Looks like the Canadians have made an offer at 2.50 - source RTT news.http://www.rttnews.com/symbolsearch.aspx?symbol=MQBKY.PK

Look at that depth will you! Surprised its not rocketing up, i guess there is still lots of weak hands that want out of this one?

CanOz


----------



## Mc Gusto (31 March 2009)

I have traded at 2.30. Left the rest for somebody else. I am happy to take profits on the current market...

Thanks

Gusto


----------



## banska bystrica (31 March 2009)

I'm out at $2.30 and still buying BEPPA at 7.4c. This MCG model is very similar to BBI. A trashed infrastructure stock with high debt. This transaction proves that quality infrastructure will attract buyers even in a GFC.


----------



## Mc Gusto (31 March 2009)

banska bystrica said:


> I'm out at $2.30 and still buying BEPPA at 7.4c. This MCG model is very similar to BBI. A trashed infrastructure stock with high debt. This transaction proves that quality infrastructure will attract buyers even in a GFC.




Potentially add BBW to that list.

I Hold BBW but notice they are on the move today

I am hoping for some gale force winds


----------



## nomore4s (31 March 2009)

CanOz said:


> Look at that depth will you! Surprised its not rocketing up, i guess there is still lots of weak hands that want out of this one?
> 
> CanOz




Bit surprised it hasn't gone near $2.50 as well. I'd only been holding the stock for about 3 days so I was happy to leave the 20 odd cents on the table but am a bit surprised by the amount of selling at under $2.30.


----------



## skc (1 April 2009)

I noticed in the Scheme Implementation Arrangement document (I didn't read all 153 pages) there is a condition called Target Material Adverse Change (p.21) which basically says that, between now and 2nd court date (early June I think), the EBITDA of the target should not fall to the trigger levels.

3 months to Mar 09: below $160m
6 months to Sept 09: below $350m
12 months to Sept 10: below $700m

The 1H09 (Dec 08) EBITDA was $326m, so the $160m and $350m figures above are pretty tight. Perhaps this is why people are leaving 10% on the table? 

Any comments from followers of this stock? What are the probablilities of a fall in EBITDA since Dec 08?
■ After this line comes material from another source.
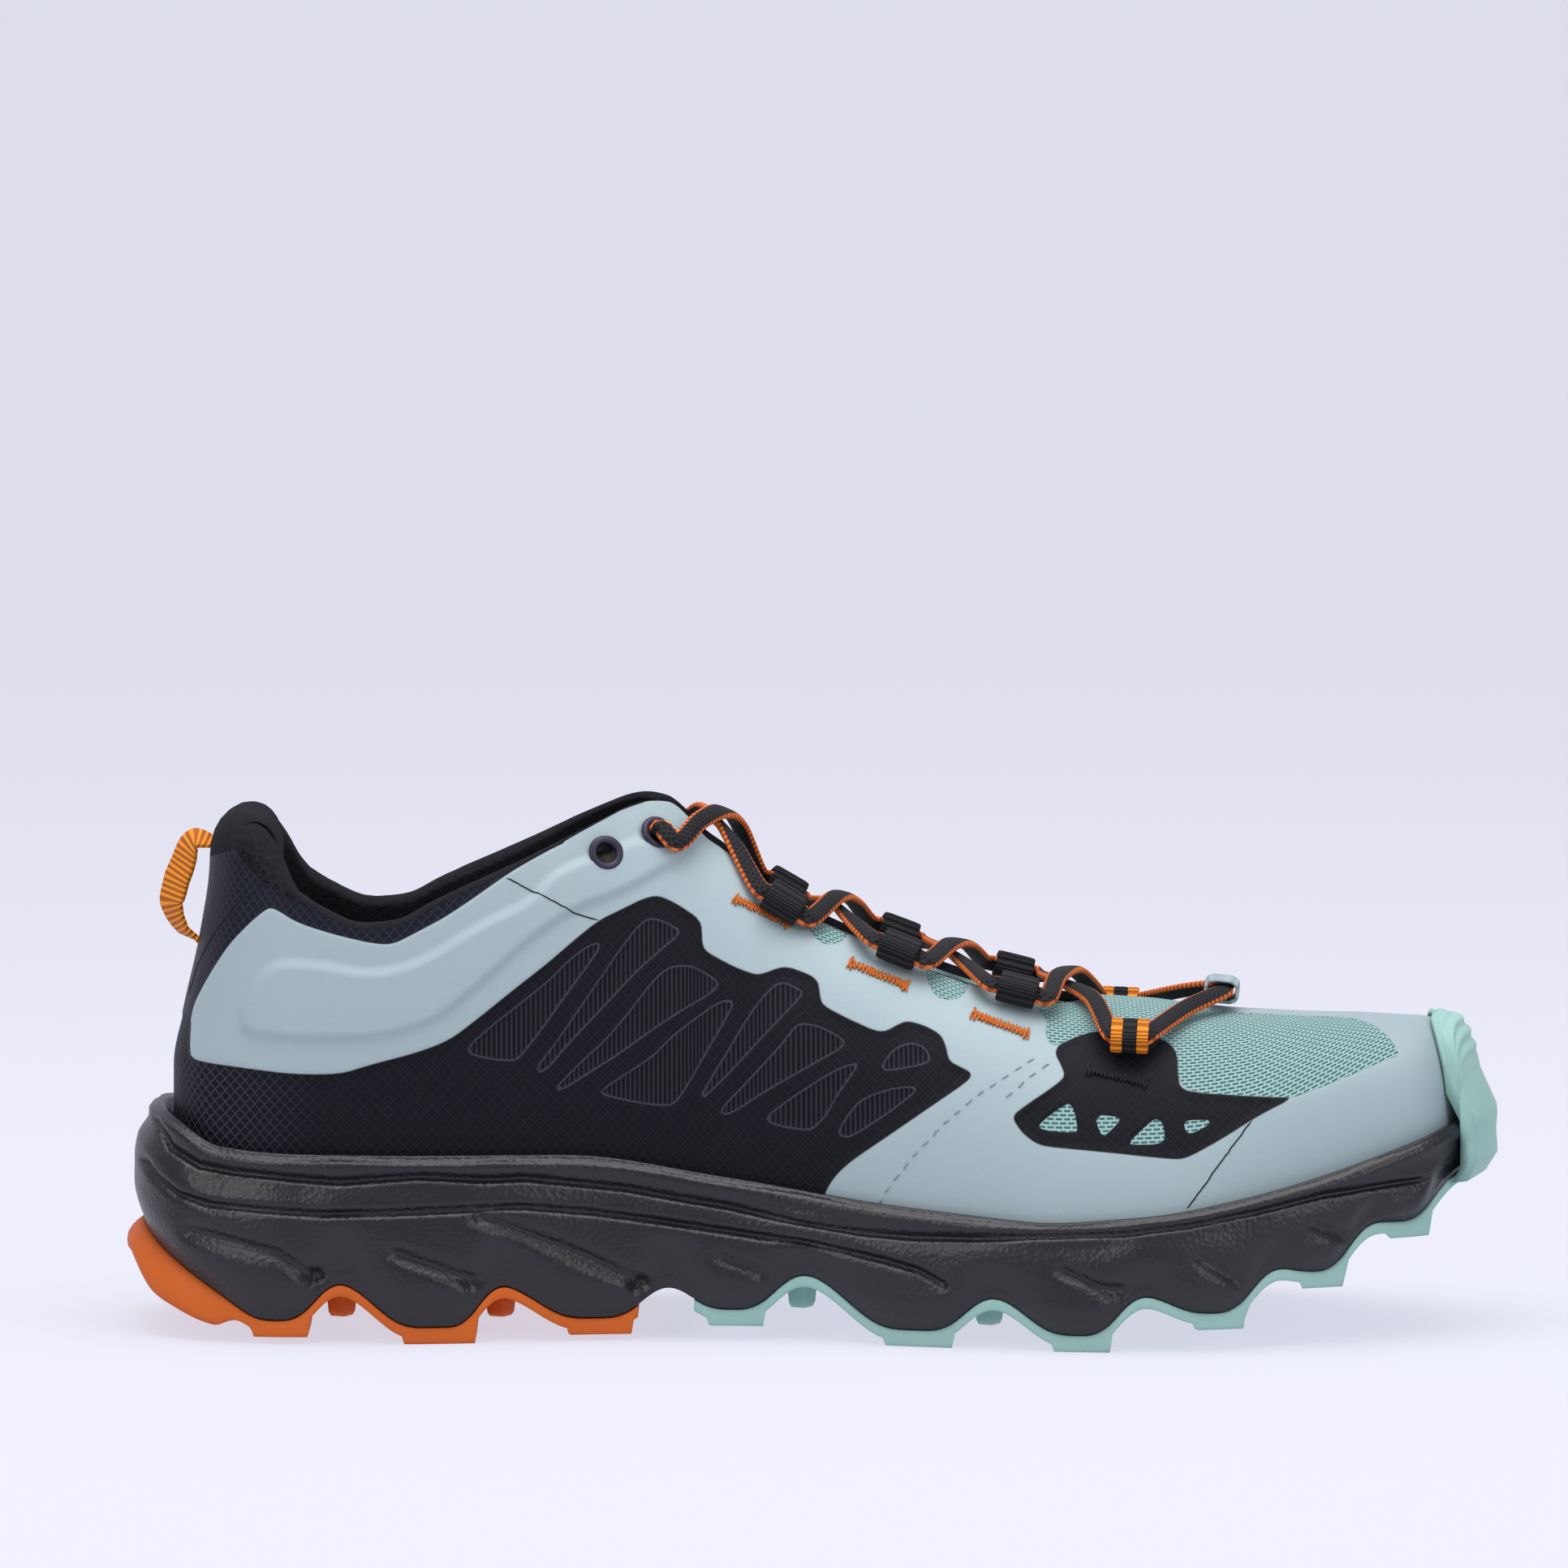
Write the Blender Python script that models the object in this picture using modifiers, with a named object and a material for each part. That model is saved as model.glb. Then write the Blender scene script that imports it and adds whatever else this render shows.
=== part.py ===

All other conditions seem reasonably straight forward - FIRB, court approvals (Bermuda?) and anti-trust approvals (shouldn't matter as buyer is a pension fund).


----------



## kellyfran (9 June 2009)

Hi All,

I am only new to this forum.  I have a small packet of MCG shares which I bought at $5.02, back in Jan 08.  Fortunately didnt buy many at all. 97 to be exact.  So whatever choice I make I loose, luckily not too much.  Bought these more for the long term thinking I was diversifying my portfolio....silly me.  As you can tell I know nothing about shares.


----------